Acting UP about domestic violence
For the past eight weeks ten women have engaged in theatre workshops with local social arts theatre company Public Act.
Through the practice of applied theatre and based on the techniques of The Theatre of the Oppressed created in the 1970s by the legendary Brazilian theatre director and activist Augusto Boal, this group has developed what is described as a Forum Theatre performance titled Here We Stand. Public Act Theatre partners with community services organisations, forming theatre troupes with community members, many of whom have never participated in theatre or performed onstage before, people facing pressing social, economic, health, and human rights issues, and in this particular instance women brave enough to share their lived experience and understanding of the complex cultural issue of family, domestic violence, and trauma.

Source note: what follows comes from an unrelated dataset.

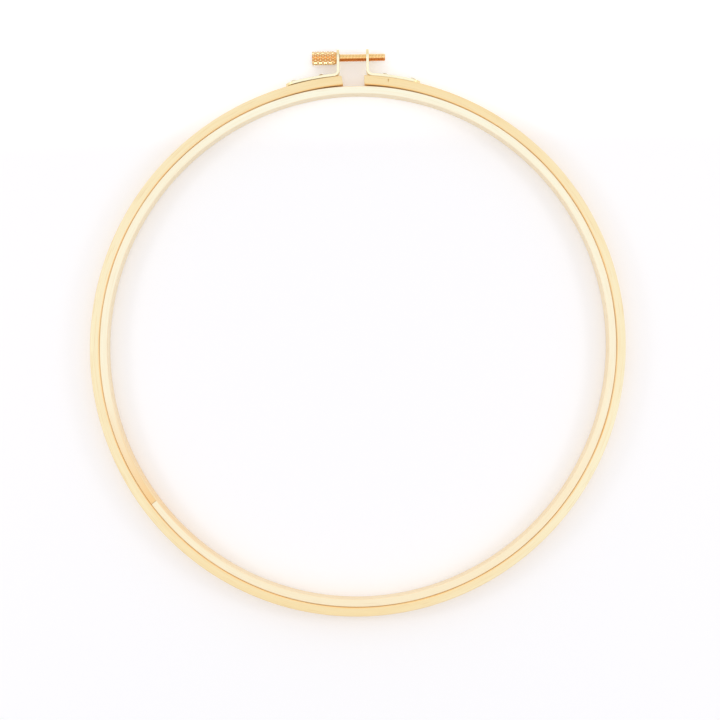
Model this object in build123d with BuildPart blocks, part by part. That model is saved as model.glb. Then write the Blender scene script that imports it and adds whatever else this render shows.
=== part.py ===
from build123d import *
import math
import os

os.makedirs("parts", exist_ok=True)

# Embroidery hoop, lying flat, in millimetres. The rings' common axis is Z and the origin is at
# their centre, half way up their height. The split and the thumb screw are at +Y, and the
# screw's axis runs along X with the knurled head at the left.

# the two bamboo hoops
inner_ring_diameter = 251.6  # over the inner hoop's outer face
inner_ring_thickness = 3.8
outer_ring_thickness = 4.4
ring_height = 10.0
inner_edge_bevel = 0.4  # sanded edges of each strip
outer_edge_bevel = 0.5
ring_clearance = 0.3  # between the hoops, all round

# the split at the top of the outer hoop
end_stand_off = 0.8  # how much further the cut ends stand from the inner hoop
ease_angle = 28.0  # degrees either side of the split where the strip starts to ease away
left_end_overhang = 1.2  # strip beyond the inner face of the left ear
right_end_overhang = 1.1  # the same on the right
left_end_slant = 9.0  # degrees that the left end is cut off square

# the two brass brackets
bracket_thickness = 1.3
bracket_width = 8.0
ear_spacing = 14.3  # between the middles of the two ears
bend_radius = 1.6  # inside the bend
screw_lift = 8.8  # screw axis above the strip's outer face
near_rivet_distance = 8.2  # along the flange, from the ear
far_rivet_distance = 21.6
seat_clearance = 0.02  # between brass and wood, and under a rivet's head and tail

# the thumb screw
shaft_diameter = 3.9
shaft_tail = 7.9  # shaft beyond the outer face of the right ear
shaft_chamfer = 0.4
head_diameter = 6.7
head_length = 11.9
head_chamfer = 0.3  # at the free end
head_taper_length = 1.3  # towards the ear
head_nose_diameter = 5.2
thrust_clearance = 0.05  # between the head and the left ear
turning_clearance = 0.08  # shaft in the plain hole
thread_clearance = 0.2  # shaft in the tapped hole, with the play of a loosened screw

# the four rivets
rivet_diameter = 1.5
rivet_head_diameter = 2.9
rivet_head_height = 0.55
rivet_tail_diameter = 2.6
rivet_tail_height = 0.3
rivet_clearance = 0.03  # round the shank

overrun = 1.0  # how far a cut runs past what it cuts

LEFT = -1
RIGHT = 1

# middle lines of the two strips, seen from above
inner_ring_radius = (inner_ring_diameter - inner_ring_thickness) / 2
outer_ring_radius = inner_ring_diameter / 2 + ring_clearance + outer_ring_thickness / 2

# the ears' inner faces, and how far each cut end lies from the middle of the split
ear_inner_x = (ear_spacing - bracket_thickness) / 2
left_end_x = ear_inner_x - left_end_overhang
right_end_x = ear_inner_x - right_end_overhang

# Each end of the outer hoop follows a flatter arc, tangent to the ring at the ease angle. Its
# radius is the one that brings the strip end_stand_off further out at the split.
ease = math.radians(ease_angle)
eased_length = ease * outer_ring_radius - (left_end_x + right_end_x) / 2
end_radius = 1 / (1 / outer_ring_radius - 2 * end_stand_off / eased_length**2)
end_centre_x = (end_radius - outer_ring_radius) * math.sin(ease)
end_centre_y = (outer_ring_radius - end_radius) * math.cos(ease)
end_sweep = ease_angle - math.degrees(math.asin(end_centre_x / end_radius))
strip_top = end_centre_y + end_radius + outer_ring_thickness / 2
screw_height = strip_top + screw_lift

# The flange lies on the outer face of the end arc and shares its centre. Places along it are
# angles at that centre, counted from +Y.
flange_radius = end_radius + outer_ring_thickness / 2 + seat_clearance
ear_angle = math.asin((ear_spacing / 2 + end_centre_x) / flange_radius)
near_rivet_angle = ear_angle + near_rivet_distance / flange_radius
far_rivet_angle = ear_angle + far_rivet_distance / flange_radius
flange_end_angle = far_rivet_angle + bracket_width / 2 / flange_radius

# the bend touches the ear's inner face and the flange's lower face with its outer radius
outer_bend_radius = bend_radius + bracket_thickness
bend_centre_x = ear_inner_x + outer_bend_radius
bend_reach = flange_radius + outer_bend_radius
bend_angle = math.asin((bend_centre_x + end_centre_x) / bend_reach)
bend_centre_y = end_centre_y + bend_reach * math.cos(bend_angle)


def end_arc_point(angle, radius):
    """A point on one end's arc, as seen from above with that end at the right."""
    return (
        radius * math.sin(angle) - end_centre_x,
        radius * math.cos(angle) + end_centre_y,
    )


def seen_from_above(side):
    """The drawing plane for the right end, or its mirror image for the left end."""
    return Plane(origin=(0, 0, 0), x_dir=(side, 0, 0), z_dir=(0, 0, side))


def across_strip(side, angle, radius):
    """A plane square to the end arc's radius, with its x axis towards the flange's end."""
    x, y = end_arc_point(angle, radius)
    return Plane(
        origin=(side * x, y, 0),
        x_dir=(side * math.cos(angle), -math.sin(angle), 0),
        z_dir=(side * math.sin(angle), math.cos(angle), 0),
    )


def rivet_planes(side, radius):
    """The planes of one end's two rivets."""
    return [across_strip(side, angle, radius) for angle in (near_rivet_angle, far_rivet_angle)]


def corners_outside_round_end(plane):
    """What is cut from a square strip end to leave it half round about the plane's origin."""
    with BuildSketch(plane) as corners:
        Rectangle(
            bracket_width / 2 + overrun,
            bracket_width + 2 * overrun,
            align=(Align.MIN, Align.CENTER),
        )
        Circle(bracket_width / 2, mode=Mode.SUBTRACT)
    return corners.sketch


# inner hoop: one strip bent to a ring and glued
with BuildPart() as inner_hoop:
    with BuildSketch(Plane.XZ) as inner_section:
        with Locations((inner_ring_radius, 0)):
            Rectangle(inner_ring_thickness, ring_height)
        chamfer(inner_section.vertices(), inner_edge_bevel)
    revolve(axis=Axis.Z)

# outer hoop: one strip, split at the top, with ends that ease away from the inner hoop
with BuildPart() as outer_hoop:
    bottom = Plane(origin=(0, -outer_ring_radius, 0), x_dir=(0, -1, 0), z_dir=(-1, 0, 0))
    with BuildSketch(bottom) as ring_section:
        Rectangle(outer_ring_thickness, ring_height)
        chamfer(ring_section.vertices(), outer_edge_bevel)
    revolve(axis=-Axis.Z, revolution_arc=180 - ease_angle)
    eased_start = Plane(
        origin=(-outer_ring_radius * math.sin(ease), outer_ring_radius * math.cos(ease), 0),
        x_dir=(-math.sin(ease), math.cos(ease), 0),
        z_dir=(math.cos(ease), math.sin(ease), 0),
    )
    with BuildSketch(eased_start) as end_section:
        Rectangle(outer_ring_thickness, ring_height)
        chamfer(end_section.vertices(), outer_edge_bevel)
    end_axis = Axis((end_centre_x, end_centre_y, 0), (0, 0, -1))
    revolve(axis=end_axis, revolution_arc=end_sweep)
    mirror(about=Plane.YZ)

    # the split: square at the right end, slanted at the left
    cut_top = strip_top + overrun
    cut_bottom = strip_top - outer_ring_thickness - overrun
    slant = math.tan(math.radians(left_end_slant)) * (cut_top - cut_bottom) / 2
    with BuildSketch(Plane.XY) as split_outline:
        with BuildLine():
            Polyline(
                (-left_end_x - slant, cut_top),
                (right_end_x, cut_top),
                (right_end_x, cut_bottom),
                (-left_end_x + slant, cut_bottom),
                close=True,
            )
        make_face()
    extrude(amount=ring_height / 2 + overrun, both=True, mode=Mode.SUBTRACT)

    # rivet holes through both ends
    with BuildSketch(*rivet_planes(LEFT, end_radius), *rivet_planes(RIGHT, end_radius)):
        Circle(rivet_diameter / 2 + rivet_clearance)
    extrude(amount=outer_ring_thickness / 2 + overrun, both=True, mode=Mode.SUBTRACT)


def formed_bracket(side, hole_clearance):
    """Brass strip bent up to an ear, drawn from above, then given round ends and holes."""
    ear_plane = Plane(
        origin=(side * ear_spacing / 2, screw_height, 0), x_dir=(0, 1, 0), z_dir=(side, 0, 0)
    )
    far_plane = across_strip(side, far_rivet_angle, flange_radius)
    with BuildPart() as bracket:
        with BuildSketch(seen_from_above(side)) as strip_edge:
            with BuildLine():
                ear_top = (ear_inner_x, screw_height + bracket_width / 2)
                ear = Line(ear_top, (ear_inner_x, bend_centre_y))
                bend_end = end_arc_point(bend_angle, flange_radius)
                bend = TangentArc(ear @ 1, bend_end, tangent=ear % 1)
                flange_end = end_arc_point(flange_end_angle, flange_radius)
                TangentArc(bend @ 1, flange_end, tangent=bend % 1)
                offset(amount=bracket_thickness, side=Side.LEFT)
            make_face()
        extrude(amount=bracket_width / 2, both=True)
        for plane in (ear_plane, far_plane):
            extrude(
                corners_outside_round_end(plane),
                amount=bracket_thickness + overrun,
                both=True,
                mode=Mode.SUBTRACT,
            )
        with BuildSketch(ear_plane) as screw_hole:
            Circle(shaft_diameter / 2 + hole_clearance)
        extrude(amount=bracket_thickness, both=True, mode=Mode.SUBTRACT)
        with BuildSketch(*rivet_planes(side, flange_radius)) as rivet_holes:
            Circle(rivet_diameter / 2 + rivet_clearance)
        extrude(amount=bracket_thickness + overrun, both=True, mode=Mode.SUBTRACT)
    return bracket


left_bracket = formed_bracket(LEFT, turning_clearance)
right_bracket = formed_bracket(RIGHT, thread_clearance)

# thumb screw: knurled barrel head with a tapered nose, and the shaft, turned in one piece
ear_outer_x = (ear_spacing + bracket_thickness) / 2
nose_x = -ear_outer_x - thrust_clearance
head_x = nose_x - head_length
tail_x = ear_outer_x + shaft_tail
with BuildPart() as thumb_screw:
    screw_plane = Plane(origin=(0, screw_height, 0))
    with BuildSketch(screw_plane) as turned_profile:
        with BuildLine():
            Polyline(
                (head_x, 0),
                (head_x, head_diameter / 2 - head_chamfer),
                (head_x + head_chamfer, head_diameter / 2),
                (nose_x - head_taper_length, head_diameter / 2),
                (nose_x, head_nose_diameter / 2),
                (nose_x, shaft_diameter / 2),
                (tail_x - shaft_chamfer, shaft_diameter / 2),
                (tail_x, shaft_diameter / 2 - shaft_chamfer),
                (tail_x, 0),
                close=True,
            )
        make_face()
    revolve(axis=Axis((0, screw_height, 0), (1, 0, 0)))


def rivet(plane):
    """A domed head on the flange, a shank through brass and wood, and a flat upset tail."""
    head_seat = bracket_thickness + seat_clearance
    tail_seat = -outer_ring_thickness - 2 * seat_clearance
    tail_end = tail_seat - rivet_tail_height
    apex = head_seat + rivet_head_height
    half_section = Plane(origin=plane.origin, x_dir=plane.z_dir, z_dir=(0, 0, 1))
    with BuildPart() as turned_rivet:
        with BuildSketch(half_section) as rivet_profile:
            with BuildLine():
                Polyline(
                    (apex, 0),
                    (tail_end, 0),
                    (tail_end, rivet_tail_diameter / 2),
                    (tail_seat, rivet_tail_diameter / 2),
                    (tail_seat, rivet_diameter / 2),
                    (head_seat, rivet_diameter / 2),
                    (head_seat, rivet_head_diameter / 2),
                )
                TangentArc((apex, 0), (head_seat, rivet_head_diameter / 2), tangent=(0, 1))
            make_face()
        revolve(axis=Axis(plane.origin, plane.z_dir))
    return turned_rivet


left_near_rivet, left_far_rivet = [rivet(p) for p in rivet_planes(LEFT, flange_radius)]
right_near_rivet, right_far_rivet = [rivet(p) for p in rivet_planes(RIGHT, flange_radius)]

pieces = {
    "inner_hoop": inner_hoop,
    "outer_hoop": outer_hoop,
    "left_bracket": left_bracket,
    "left_near_rivet": left_near_rivet,
    "left_far_rivet": left_far_rivet,
    "right_bracket": right_bracket,
    "right_near_rivet": right_near_rivet,
    "right_far_rivet": right_far_rivet,
    "thumb_screw": thumb_screw,
}
for name, piece in pieces.items():
    piece.part.label = name
    export_step(piece.part, f"parts/{name}.step")
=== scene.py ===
import bpy
import bmesh
import math
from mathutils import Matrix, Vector, noise
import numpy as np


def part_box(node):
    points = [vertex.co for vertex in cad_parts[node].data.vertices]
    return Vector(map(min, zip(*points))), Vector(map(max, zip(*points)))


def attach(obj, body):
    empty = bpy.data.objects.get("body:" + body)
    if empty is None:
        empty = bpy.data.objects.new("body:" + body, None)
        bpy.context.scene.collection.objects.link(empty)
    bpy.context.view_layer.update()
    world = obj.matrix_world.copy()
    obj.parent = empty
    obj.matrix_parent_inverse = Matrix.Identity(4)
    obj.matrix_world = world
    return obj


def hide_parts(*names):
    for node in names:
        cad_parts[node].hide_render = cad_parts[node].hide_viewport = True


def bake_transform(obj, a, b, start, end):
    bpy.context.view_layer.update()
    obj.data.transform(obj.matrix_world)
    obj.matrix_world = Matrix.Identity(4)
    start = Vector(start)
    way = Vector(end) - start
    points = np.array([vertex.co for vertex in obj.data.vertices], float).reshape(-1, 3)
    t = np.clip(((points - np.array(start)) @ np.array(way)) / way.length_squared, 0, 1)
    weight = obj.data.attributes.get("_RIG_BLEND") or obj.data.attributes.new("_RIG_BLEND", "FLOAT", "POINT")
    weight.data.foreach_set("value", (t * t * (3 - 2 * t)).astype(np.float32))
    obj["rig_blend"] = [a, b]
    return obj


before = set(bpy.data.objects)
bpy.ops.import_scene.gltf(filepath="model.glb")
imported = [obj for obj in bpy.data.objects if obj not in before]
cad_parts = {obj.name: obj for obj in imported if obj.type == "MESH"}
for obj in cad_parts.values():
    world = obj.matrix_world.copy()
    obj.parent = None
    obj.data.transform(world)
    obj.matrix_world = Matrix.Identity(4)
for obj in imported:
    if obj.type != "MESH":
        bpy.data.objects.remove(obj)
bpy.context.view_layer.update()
mm = 0.001
up = Vector((0, 0, 1))
print("frame loaded:", sorted(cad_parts))

# the camera looks straight down on the hoop
camera = dict(place=(0.00084, -0.00646, 0.7935), turn=-1.05, lens=81.73, sensor=36, nearest=0.01)
cameraData = bpy.data.cameras.new("photoCamera")
cameraData.lens = camera["lens"]
cameraData.sensor_width = camera["sensor"]
cameraData.clip_start = camera["nearest"]
photoCamera = bpy.data.objects.new("photoCamera", cameraData)
photoCamera.location = camera["place"]
photoCamera.rotation_euler = (0, 0, math.radians(camera["turn"]))
bpy.context.scene.collection.objects.link(photoCamera)
bpy.context.scene.camera = photoCamera
bpy.context.scene.view_settings.view_transform = "Standard"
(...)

In Forum Theatre scenes are created from stories shared in relation to the lived experience of the performers; the scene is then replayed and the audience is invited to feed back through discussion or action if they feel the individual can do or say something differently that would therefore bring about a more positive outcome.

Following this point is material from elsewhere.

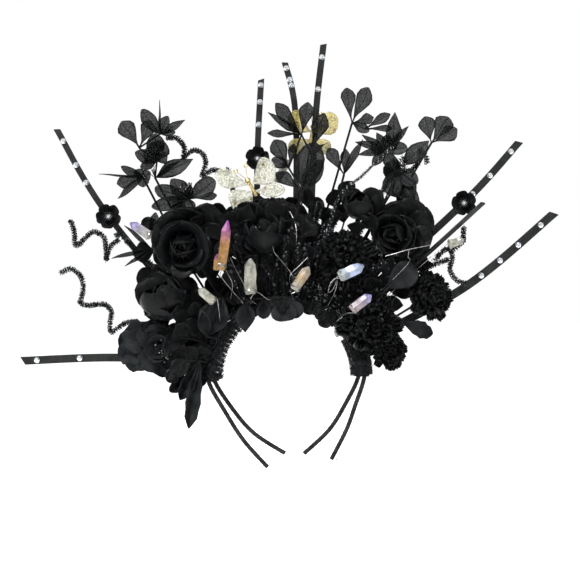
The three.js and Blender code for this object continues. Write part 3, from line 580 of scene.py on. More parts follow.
def thicken(piece, wall):
    bpy.ops.object.select_all(action="DESELECT")
    piece.select_set(True)
    bpy.context.view_layer.objects.active = piece
    cloth = piece.modifiers.new("cloth", "SOLIDIFY")
    cloth.thickness = wall
    cloth.offset = 0
    bpy.ops.object.modifier_apply(modifier="cloth")


satin = finish("black_satin", (0.0025, 0.003, 0.0033), 0.4, specular=0.2)
mottle(satin, 0.012, (0.0012, 0.0015, 0.0018), (0.0035, 0.004, 0.0046))
grain(satin, 0.06, 0.00008, kind="X")
satin_shader = satin.node_tree.nodes["Principled BSDF"]
satin_shader.inputs["Sheen Weight"].default_value = 0.06
satin_shader.inputs["Sheen Roughness"].default_value = 0.35
satin_shader.inputs["Sheen Tint"].default_value = (0.75, 0.8, 0.85, 1)
cotton = finish("black_cotton", (0.012, 0.014, 0.016), 0.7, specular=0.12)
mottle(cotton, 0.01, (0.011, 0.0124, 0.0134), (0.027, 0.0297, 0.0318))
grain(cotton, 0.16, 0.0002, kind="X")


# The rosettes: five square ribbon loops with four small ones inside, glued to a strip, with a clear
# stone in the middle.
ROSETTE_RADIUS = 0.0112
SATIN_WALL = 0.0006
ROSETTES = [
    {"name": "rosette_left_low", "ray": "ray_left_low", "share": 0.35, "size": 0.95, "turn": 12},
    {"name": "rosette_left_high", "ray": "ray_left_high", "share": 0.635, "size": 1.05, "turn": 40},
    {"name": "rosette_top", "ray": "ray_top_left", "share": 0.65, "size": 1, "turn": 5},
    {"name": "rosette_right", "ray": "ray_right_high", "share": 0.665, "size": 1.05, "turn": 25},
]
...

The audiences are not only invited to be a spectator but to become a ‘spect-actor’. Audiences have the opportunity to both act and observe, to engage in self-empowering processes of dialogue that help foster critical thinking. The theatrical act is experienced as conscious intervention, as a rehearsal for social action, rooted in a collective analysis of shared social issues affecting our community as a whole.
Here We Stand has been produced in partnership with the Mullumbimby and District Neighbourhood Centre, Byron Bay Community Centre, The Women’s Resource Service, Women’s Health NSW, and is supported by Women NSW Local Domestic and Family Violence Committee – vital community groups continually aiming to empower and assist women toward safety and wellbeing in our community.
In addition, Public Act Theatre will also be host to the Byron Youth Theatre, who will be performing Broken, a devised theatre piece that takes a fresh look at the theme of DV from the perspective of our local youth and their experience. Broken is a heart-wrenching and thought-provoking production touring local high schools and the Byron Shire community. This original production exposes the devastating effects of domestic violence on one particular family.
Wednesday 23 November at Byron Theatre 6.30pm. Tickets can be bought through the Byron Theatre website or at the door.
Poetry on a Sunday
On Sunday, at 3–5pm at Bangalow Heritage House, all are invited to join Dangerously Poetic Press for music and poems that surprise. Featuring three mystery guests, and an open section where readers are invited to bring a poem that surprised them as either a writer or reader.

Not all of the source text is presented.